The University recognises that recording can form a reasonable adjustment for students with disabilities under the Equality Act 2010. If you have a requirement for a recording or other learning opportunities in order to make the information more accessible to you due to a disability or learning difference, please contact Disability Services or the University Mental Health Co-ordinators for advice on ways the University can support you on email@example.com or firstname.lastname@example.org . If Disability Services or the University Mental Health Co-ordinators have notified your department that recording lectures will support your learning, you will not need to seek the permission of the lecturer before the lecture begins, but recordings must not be distributed in any format. Policy on Recording of Lectures by Students.
Engage & raise questions as well as offering answers
Your questions and comments will help others and taking part in discussions – by they in synchronous sessions or through discussion boards – will help you to learn. It is often the case that when as learners we encounter a problem, it is the experience of peers that is most valuable. Remember that you come from a variety of backgrounds and bring a range of different experiences and perspectives. This means that all of you will have something to contribute and a lot to learn from each other.
Engagement in synchronous teaching sessions:
Listen to others
It is important to wait until someone has finished speaking before you interject. In Microsoft Teams we encourage you to use the “raise your hand” function so that the tutor can invite people to speak in an order that allows for a range of voices to be heard.
The video function
We recognise there are many good reasons why students may want to turn their videos off. In turn, while we encourage people to turn their videos on during online meetings and synchronous seminars, this is not a requirement.
If your video is on, please minimise background distractions: try to avoid movement and bright lights behind you and consider blurring your background.
Minimise background noise
Anyone in group meetings of more than 5 people should mute their microphone when not speaking so as to minimise background interference. Please also find a quiet place to sit or use a headset so as to ensure that everyone can hear your contributions when your microphone is not muted.
Be aware of, and sensitive to, neuro-diversity
Neuro-diversity refers to a range of lifelong cognitive, social and behavioural differences including Autistic Spectrum Disorder and ADHD. Research has shown that for most neurodiverse users online meetings (including teaching sessions) require cognitive and emotional processing well in excess of face-to-face interactions, which impacts their ability to sustain interactions.

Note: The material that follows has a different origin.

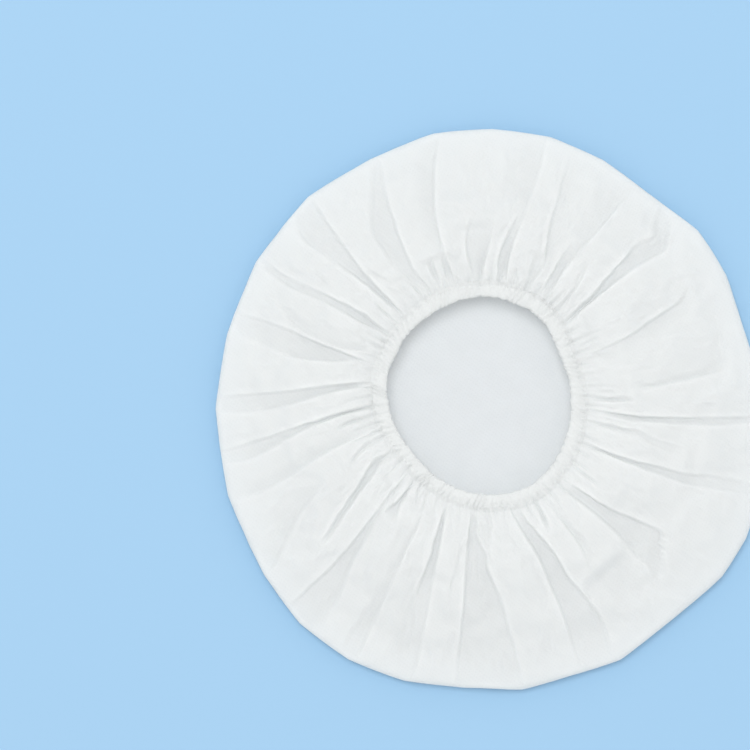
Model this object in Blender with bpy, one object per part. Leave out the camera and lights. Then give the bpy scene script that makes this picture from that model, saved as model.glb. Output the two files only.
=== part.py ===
import math

import bmesh
import bpy
import numpy as np

# A round disposable cap of nonwoven cloth, lying on its crown with its gathered mouth up.
# Sizes are in metres and angles in degrees.

RIM_RADIUS = 0.160  # mean radius of the outline
RIM_MIDDLE = 0.0058  # height of the outermost line of the rim
RIM_ROLL = 0.0048  # radius of the turn from the rim up into the skirt
RIM_SWEEP = 0.018  # width over which the flat crown curves up to the rim
CLOTH = 0.0012  # thickness of the cloth

MOUTH_RADIUS = 0.0542  # mean radius to the inner edge of the hem
MOUTH_SHIFT_LEFT = 0.0077  # the mouth sits a little left of the outline's centre
MOUTH_SHIFT_UP = 0.0071  # and a little above it, as seen from over the mouth
HEM_HEIGHT = 0.0175  # height of the middle of the hem
HEM_CHAMFER = 0.0014  # rounding of the hem's outer corners
HEM_RUFFLE = 0.0004  # rise and fall of the hem's small gathers
HEM_GATHERS = 40  # small gathers round the hem

ELASTIC_WIDTH = 0.0045
ELASTIC_THICKNESS = 0.0010
ELASTIC_ROOM = 0.0008  # room round the elastic inside the hem
HEM_SLIT = 0.0008  # slit under the hem, where its turned edge ends
GAP = 0.0003  # clearance between the skirt's edge and the hem

SKIRT_LIP = 0.0015  # level strip of the skirt beside the hem
PUFF_LIFT = 0.0095  # rise of the skirt above a straight line from hem to rim
PUFF_ROUND = 0.0030  # further rise in the middle of a puff of mean width
FOLD_DEPTH = 0.0085  # depth of the deepest valley between two puffs

COLUMN_SPACING = 3.4  # widest angle between two columns of the sheet
RIM_STEP = 30  # angle between two sections of the rolled rim
ELASTIC_SIDES = 64  # straight stretches round the elastic
CROWN_RING = 0.5  # size of the crown's inner ring of points, as a share of the flat crown
RISE_LIMIT_RATIO = 1.5  # a puff this many times the mean width rises no further
FADE_START = 0.5  # share of a valley's reach that runs at full depth
SHARP_ANGLE = 50  # edges that turn by more than this stay sharp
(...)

In turn, to ensure that online interactions are as enjoyable and engaging as possible for all participants it is even more important that you minimise background noise and distractions. For powerpoint presentations consider using an accessible template.
For written contributions, for example, through the chat function on Microsoft Teams or Moodle discussion boards:
Use clear and concise language
When composing your messages, aim to express your thoughts clearly and concisely. Avoid acronyms/abbreviations, and text speak or slang, which others will not be familiar with.
Remember that others cannot see your face
Be careful when using humour or sarcasm as it can easily give offence, especially when you cannot see facial expressions. Help others 'see' you by explaining your ideas fully. Keep caps lock use to a minimum as IT CAN MAKE YOU LOOK LIKE YOU ARE SHOUTING.
Remember there is a person who will be reading your message
Ask for feedback if you are not sure how your ideas and comments will be taken. Visual clues are often lacking in online communication, electronic messages can easily seem harsher than they are intended to be. If you disagree with what someone has said, please bear this in mind as you express that disagreement. 'Flaming', or ranting at someone else, is not acceptable and any such postings will be removed. If you think you have been offended by someone please do not 'flame' in your response, as this makes things unpleasant for the whole group. You can take the matter up with your tutor or lecturer, who will help you to resolve it.
Use paragraphs to break up your text
Even relatively short messages can be difficult to read online unless they are broken up.
We hope that in following these guidelines we can ensure a safe, respectful, and high-quality blended education experience for all students in the Department.